To answer your question, no, nobody threw panties at Tom Jones—at least not for the first few songs. I’m stumped. I remember hearing about Tom Jones issuing a statement about ten years ago asking people to stop throwing panties at him, but no one took it seriously. What’s the deal?
Jones sings “I’m Alive,” “Give a Little Love,” and “Green, Green Grass of Home.” During the fourth song, “If I Only Knew,” a lone red pair of panties flies through the air and alights near Jones’ feet. He ignores it. 40 seconds later, another pair of panties arcs toward the stage. Then another, and another, and another. By the end of the song, it’s just a crazy hailstorm of panties falling on Tom Jones, and I sort of feel sorry for him but I gotta admit, it’s also funny as hell.
He does “Hard to Handle,” “Mama Told Me Not to Come” and “Delilah,” and saves “It’s Not Unusual” for the end, when most of the curious and ironic onlookers have bailed to catch a painfully boring band called Pearl Jam.
I hope that eventually, someone will chronicle a history of the walk-on music that bands use to take the stage. Fans of Morrissey seem especially devoted to this, as are fans of Depeche Mode, who even released their pre-concert mix on a CD for their fans. Tom Waits played old blues 78s through tinny cone speakers on his last tour; Springsteen plays “Take Me Out to the Ballgame” when he’s at a baseball stadium; classical recordings of great bombast are popular. Like so many other ephemeral pieces of the concert experience, walk-on music is something that’s forgotten halfway through the first song—and yet for a brief minute, after the lights go dim, it unites the entire crowd in an innervating herald.

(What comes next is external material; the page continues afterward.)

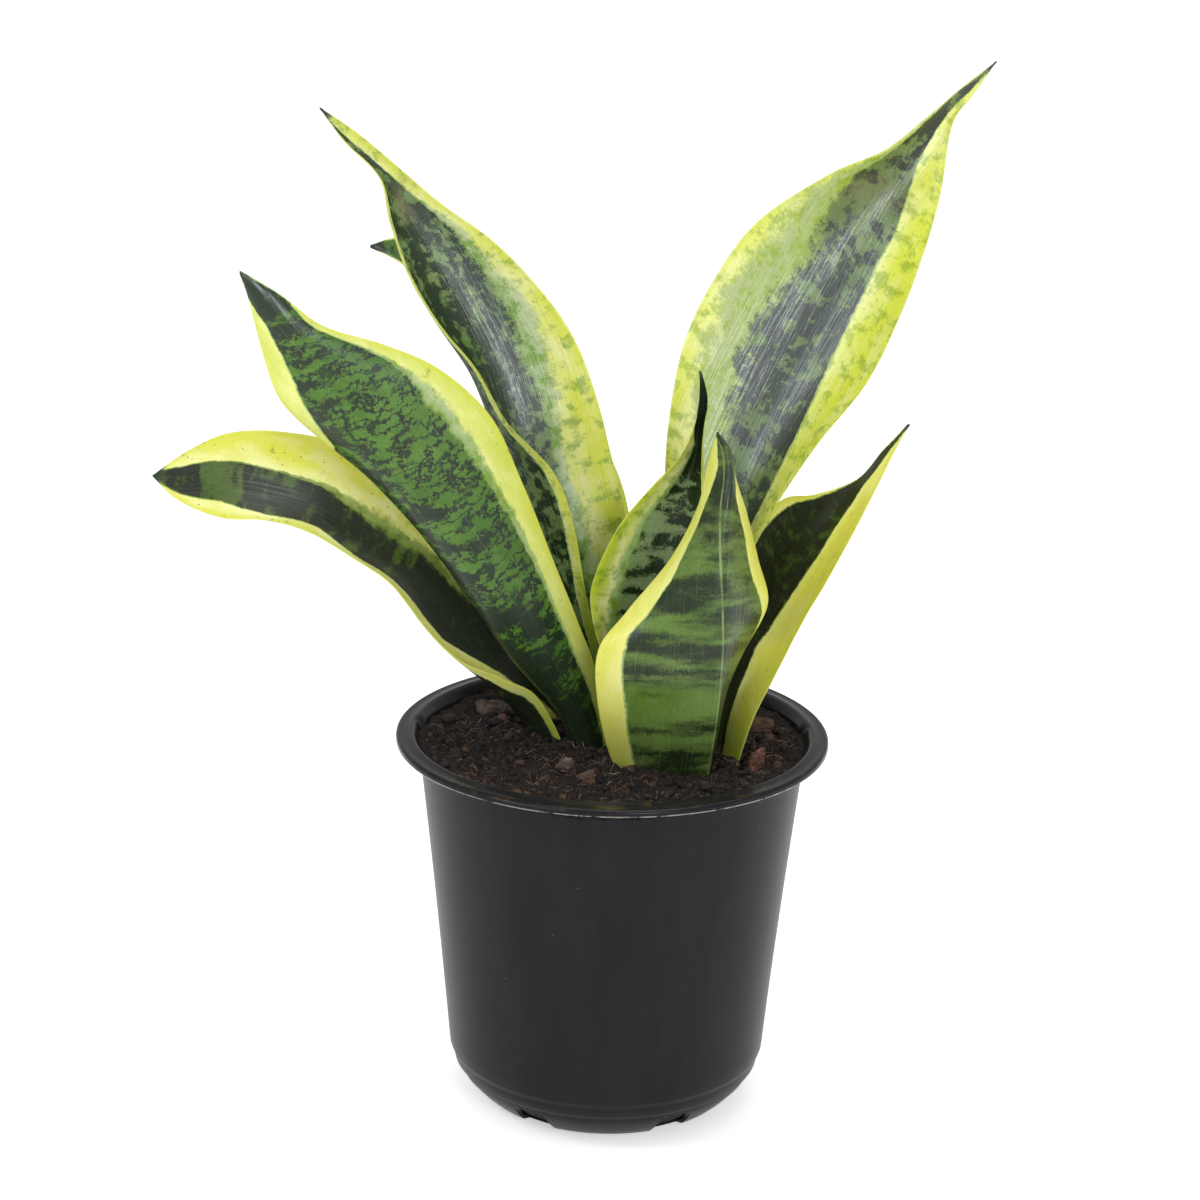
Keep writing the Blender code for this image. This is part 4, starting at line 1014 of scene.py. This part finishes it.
SOIL_RINGS = 150
SOIL_STEPS = 430
# The loose soil is banked against the flare of the pot's wall, just under the rim.
BED_RADIUS = SOIL_RADIUS + 1.3 * MM
BANK_HEIGHT = 2 * MM
CRUMB_COUNT = 2300
FIBRE_COUNT = 900
FIBRE_POINTS = 10


def soil_height(radius):
    """Height of the soil's even surface: a shallow dish, highest at the wall."""
    return SOIL_MIDDLE + SOIL_DIP * min(1, radius / SOIL_RADIUS) ** 3


def soil_relief(x, y):
    """Height of the lumps and hollows of the surface at a point."""
    p = Vector((x, y, 0)) / MM
    broad = noise.noise(p / 22 + Vector((3, 8, 1)))
    lumps = noise.fractal(p / 7.5, 0.9, 2.1, 3)
    crumbs = noise.turbulence(p / 2.6 + Vector((9, 2, 5)), 3, False)
    fine = noise.noise(p / 0.9)
    return (1.4 * broad + 2.1 * lumps + 2 * (crumbs - 0.55) + 0.3 * fine) * MM


def surface_at(x, y):
    """Height of the soil at a point, calmer where it is banked against the wall."""
    radius = math.hypot(x, y)
    bank = min(1, max(0, radius / BED_RADIUS * 4 - 3))
    calm = 1 - 0.6 * bank
    return soil_height(radius) + soil_relief(x, y) * calm + BANK_HEIGHT * bank * bank


def build_soil():
    """The peat: a lumpy surface on a plain body that fills the pot."""
    points, faces = [(0, 0, surface_at(0, 0))], []
    for ring in range(1, SOIL_RINGS + 1):
        radius = BED_RADIUS * (ring / SOIL_RINGS) ** 0.8
        points += [(x, y, surface_at(x, y)) for x, y in circle(radius, SOIL_STEPS, 0.5 * (ring % 2))]
    gap = WALL + 0.3 * MM
    body = [(pot_outside(h) - gap, h) for h in np.linspace(SOIL_EDGE - 8 * MM, RING_HEIGHT + 6 * MM, 5)]
    body += near(RING_RADIUS - gap, RING_HEIGHT, ((-1.1, 1.4),))
    body += near(RING_RADIUS - gap, STEP_HEIGHT, ((-3.9, 1.6), (-5.7, -2.9)))
    body += near(FOOT_RADIUS, gap, ((5.8, 2.6), (-0.8, 0)))
    for radius, height in body:
        points += [(x, y, height) for x, y in circle(radius, SOIL_STEPS)]
    points.append((0, 0, gap))
    for i in range(SOIL_STEPS):
        faces.append((0, 1 + i, 1 + (i + 1) % SOIL_STEPS))
    for ring in range(SOIL_RINGS + len(body) - 1):
        low = 1 + ring * SOIL_STEPS
        high = low + SOIL_STEPS
        for i in range(SOIL_STEPS):
            j = (i + 1) % SOIL_STEPS
            faces.append((low + i, high + i, high + j, low + j))
    last = 1 + (SOIL_RINGS + len(body) - 1) * SOIL_STEPS
    for i in range(SOIL_STEPS):
        faces.append((last + (i + 1) % SOIL_STEPS, last + i, len(points) - 1))
    mesh = new_mesh("peat_bed", points, faces)
    mesh.shade_smooth()
    finish_piece(new_object("peat_bed", mesh), [soil_material()], "dark_peat", "soil")


CRUMB_COLOURS = (
    rgb(26, 19, 16), rgb(38, 28, 22), rgb(20, 15, 13), rgb(52, 38, 29), rgb(72, 53, 40),
    rgb(40, 29, 24), rgb(86, 63, 47), rgb(30, 22, 18),
)


def lump_template(detail):
    """The points and faces of a ball of radius 1."""
    shape = bmesh.new()
    bmesh.ops.create_icosphere(shape, subdivisions=detail, radius=1)
    points = np.array([v.co[:] for v in shape.verts])
    faces = np.array([[v.index for v in f.verts] for f in shape.faces])
    shape.free()
    return points, faces


def merged(name, parts, colours):
    """One mesh from many (points, faces), with each part's own colour on its points."""
    points = np.concatenate([p for p, _ in parts])
    starts = np.cumsum([0] + [len(p) for p, _ in parts[:-1]])
    faces = np.concatenate([f + s for (_, f), s in zip(parts, starts)])
    mesh = new_mesh(name, points.tolist(), faces.tolist())
    layer = mesh.attributes.new("own_colour", "FLOAT_COLOR", "POINT")
    shades = np.concatenate([np.tile((*c, 1), (len(p), 1)) for c, (p, _) in zip(colours, parts)])
    layer.data.foreach_set("color", shades.astype(np.float32).ravel())
    mesh.shade_smooth()
    return mesh


def scatter_spot(draw, margin):
    """A place on the soil, at least the margin away from the wall."""
    radius = (SOIL_RADIUS - margin) * math.sqrt(draw.random())
    angle = 2 * math.pi * draw.random()
    return radius * math.cos(angle), radius * math.sin(angle)


def build_crumbs():
    """Loose crumbs of peat and small bits of bark on the surface."""
    draw = random.Random(7)
    fine, coarse = lump_template(1), lump_template(2)
    parts, colours = [], []
    for number in range(CRUMB_COUNT):
        big = number % 9 == 0
        base, faces = coarse if big else fine
        size = (draw.uniform(1.1, 2.9) if big else draw.uniform(0.35, 1.2)) * MM
        shape = np.array([draw.uniform(0.55, 1.5), draw.uniform(0.5, 1.1), draw.uniform(0.35, 0.85)])
        knobs = 1 + 0.35 * np.array([noise.noise(Vector(p) * 1.7 + Vector((number, 0, 0))) for p in base])
        points = base * knobs[:, None] * shape * size
        turn = Matrix.Rotation(draw.uniform(0, 2 * math.pi), 3, "Z")
        turn = turn @ Matrix.Rotation(draw.uniform(-0.6, 0.6), 3, "X")
        x, y = scatter_spot(draw, size + 0.6 * MM)
        points = points @ np.array(turn).T + (x, y, surface_at(x, y) + size * 0.12)
        parts.append((points, faces))
        colours.append(draw.choice(CRUMB_COLOURS))
    mesh = merged("peat_crumbs", parts, colours)
    finish_piece(new_object("peat_crumbs", mesh), [crumb_material()], "dark_peat")


FIBRE_COLOURS = (rgb(124, 92, 62), rgb(156, 124, 90), rgb(98, 70, 46), rgb(78, 54, 36), rgb(190, 164, 132))


def tube(path, radii, sides=5):
    """A thin closed tube along a path."""
    path = np.array(path)
    heading = unit(np.gradient(path, axis=0))
    side = unit(np.cross(heading, (0.3, 0.2, 1)))
    up = np.cross(side, heading)
    angles = 2 * np.pi * np.arange(sides) / sides
    ring = side[:, None] * np.cos(angles)[None, :, None] + up[:, None] * np.sin(angles)[None, :, None]
    points = (path[:, None] + ring * np.array(radii)[:, None, None]).reshape(-1, 3)
    faces = []
    for k in range(len(path) - 1):
        for i in range(sides):
            a, b = k * sides + i, k * sides + (i + 1) % sides
            faces += [(a, b, b + sides), (a, b + sides, a + sides)]
    first, last = len(points), len(points) + 1
    points = np.vstack([points, path[0], path[-1]])
    end = (len(path) - 1) * sides
    for i in range(sides):
        j = (i + 1) % sides
        faces += [(first, j, i), (last, end + i, end + j)]
    return points, np.array(faces)


def build_fibres():
    """Fine roots and peat fibres that curl over the surface."""
    draw = random.Random(21)
    parts, colours = [], []
    for _ in range(FIBRE_COUNT):
        x, y = scatter_spot(draw, 4 * MM)
        heading = draw.uniform(0, 2 * math.pi)
        bend = draw.uniform(-0.35, 0.35)
        lift = draw.choice((0.15, 0.3, 0.6, 1.2)) * MM
        length = draw.uniform(2.5, 9) * MM
        path = []
        for k in range(FIBRE_POINTS):
            share = k / (FIBRE_POINTS - 1)
            z = surface_at(x, y) + 0.15 * MM + lift * math.sin(math.pi * min(1, share * 1.1))
            path.append((x, y, z))
            heading += bend + draw.uniform(-0.3, 0.3)
            x += math.cos(heading) * length / FIBRE_POINTS
            y += math.sin(heading) * length / FIBRE_POINTS
            if math.hypot(x, y) > SOIL_RADIUS - 1.2 * MM:
                heading += math.pi / 2
        path = np.array(path)
        path[1:-1, 2] = (path[:-2, 2] + path[1:-1, 2] + path[2:, 2]) / 3
        thick = draw.uniform(0.04, 0.11) * MM
        radii = [thick * (1 - 0.6 * k / FIBRE_POINTS) for k in range(FIBRE_POINTS)]
        parts.append(tube(path, radii))
        colours.append(draw.choice(FIBRE_COLOURS))
    mesh = merged("peat_fibres", parts, colours)
    finish_piece(new_object("peat_fibres", mesh), [fibre_material()], "dark_peat")


# ---------------------------------------------------------------- bark chips

# Each chip's turn about Z in degrees, its colour and its paler one
CHIP_LOOKS = {
    "chip_flat_left": (10, rgb(92, 74, 64), rgb(124, 104, 92)),
    "chip_front_left": (35, rgb(84, 66, 58), rgb(134, 112, 100)),
    "chip_front": (-20, rgb(92, 68, 50), rgb(140, 110, 84)),
    "chip_red_right": (20, rgb(122, 76, 60), rgb(160, 112, 92)),
    "chip_large_right": (-12, rgb(92, 64, 48), rgb(140, 104, 78)),
    "chip_back": (30, rgb(80, 58, 46), rgb(120, 92, 72)),
}


def build_chips():
    """Bark chips, each filling the box of its plain solid, broken along its layers."""
    for number, (name, (turn, base, pale)) in enumerate(CHIP_LOOKS.items()):
        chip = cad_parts[name]
        shape = bmesh.new()
        shape.from_mesh(chip.data)
        bmesh.ops.remove_doubles(shape, verts=shape.verts, dist=1e-6)
        bmesh.ops.subdivide_edges(shape, edges=shape.edges, cuts=3, use_grid_fill=True)
        low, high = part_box(name)
        centre = (low + high) / 2
        turned_back = Matrix.Rotation(-math.radians(turn), 3, "Z")
        small = min(high - low)
        shape.normal_update()
        moves = []
        for vertex in shape.verts:
            p = turned_back @ (vertex.co - centre) / MM
            layers = Vector((p.x * 0.12, p.y * 0.55, p.z * 0.9)) + Vector((number, 0, 0))
            ridges = noise.turbulence(layers, 3, True)
            pits = noise.noise(p * 0.9 + Vector((0, number, 0)))
            moves.append(vertex.normal * ((ridges - 0.9) * 0.16 + pits * 0.07) * small)
        for vertex, move in zip(shape.verts, moves):
            vertex.co += move
        mesh = bpy.data.meshes.new(name + "_bark")
        shape.to_mesh(mesh)
        shape.free()
        mesh.shade_smooth()
        mesh.set_sharp_from_angle(angle=math.radians(50))
        piece = new_object(name + "_bark", mesh)
        finish_piece(piece, [bark_material(name + "_look", base, pale)], "bark", name)


# ---------------------------------------------------------------- stage, light, camera


FLOOR_REACH = 6  # metres
FLOOR_GLOW = 0.46
# Name, direction from the plant, distance, size, watts, colour, and whether it only adds sheen
LIGHTS = (
    ("softbox_left", (-0.66, -0.28, 0.66), 1.8, (0.5, 0.5), 6, (0.94, 0.97, 1), False),
    ("softbox_front", (0.3, -0.9, 0.36), 1.9, (0.5, 0.5), 9, (0.96, 0.98, 1), False),
    ("overhead", (0.1, 0.25, 1), 1.7, (1.2, 1.2), 8, (1, 1, 1), False),
    ("sheen_left", (-0.55, -0.5, 0.66), 1.8, (1, 0.5), 13, (0.8, 0.91, 1), True),
    ("sheen_front", (0.28, -0.91, 0.34), 1.9, (0.6, 0.4), 13, (0.82, 0.92, 1), True),
    ("sheen_top", (0.2, 0.05, 1), 1.8, (0.5, 0.5), 4, (0.9, 0.95, 1), True),
)


def build_stage():
    """A plain white floor, which glows a little so that shadows stay soft."""
    made = Nodes("pale_floor")
    tone = made.noise(made.place(), 350, 2, 0.5)
    colour = made.mix(tone, (0.93, 0.93, 0.93), (0.95, 0.95, 0.95))
    glow = {"Emission_Color": (1, 1, 1, 1), "Emission_Strength": FLOOR_GLOW}
    corners = [(x * FLOOR_REACH, y * FLOOR_REACH, 0) for x, y in ((-1, -1), (1, -1), (1, 1), (-1, 1))]
    mesh = new_mesh("floor", corners, [(0, 1, 2, 3)])
    mesh.materials.append(made.finish(colour, 0.9, Specular_IOR_Level=0, **glow))
    floor = new_object("floor", mesh)
    floor.location.z = -0.2 * MM


def soft_light(name, place, aim, size, power, colour):
    data = bpy.data.lights.new(name, "AREA")
    data.shape = "RECTANGLE"
    data.size, data.size_y = size
    data.energy = power
    data.color = colour
    lamp = new_object(name, data)
    lamp.location = place
    lamp.rotation_euler = (aim - place).to_track_quat("-Z", "Y").to_euler()
    return lamp


def light_scene():
    world = bpy.data.worlds.new("studio")
    bpy.context.scene.world = world
    world.use_nodes = True
    background = world.node_tree.nodes["Background"]
    background.inputs["Color"].default_value = (1, 1, 1, 1)
    background.inputs["Strength"].default_value = 0.7
    plant = Vector((0, 0, 0.22))
    for name, toward, away, size, power, colour, only_sheen in LIGHTS:
        place = plant + Vector(toward).normalized() * away
        lamp = soft_light(name, place, plant, size, power, colour)
        lamp.visible_diffuse = not only_sheen


def place_camera():
    """A long lens in front of the plant, looking a little down."""
    elevation = math.radians(17.9)
    distance = 1.2
    aim = Vector((-0.0057, 0, 0.200))
    data = bpy.data.cameras.new("camera")
    data.lens = 95.6
    data.sensor_width = 36
    camera = new_object("camera", data)
    camera.location = aim + distance * Vector((0, -math.cos(elevation), math.sin(elevation)))
    facing = (aim - camera.location).to_track_quat("-Z", "Y").to_matrix()
    roll = Matrix.Rotation(math.radians(1.14), 3, "Z")
    camera.rotation_euler = (facing @ roll).to_euler()
    bpy.context.scene.camera = camera


place_camera()
light_scene()
build_stage()
build_pot()
build_soil()
build_crumbs()
build_fibres()
build_chips()
build_leaves()
bpy.context.scene.view_settings.view_transform = "Standard"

Pearl Jam’s walk-on music is “Metamorphosis 2,” by Philip Glass. There’s some other songs that happen between that and our walking back to our bikes, and Eddie Vedder seems like a nice guy and all, telling the crowd to “keep track of each other and make sure that no one goes down,” but you know. It’s Pearl Jam: The Sound of the ’90s. They are completely and hopelessly dated. Sorry, grunge fans.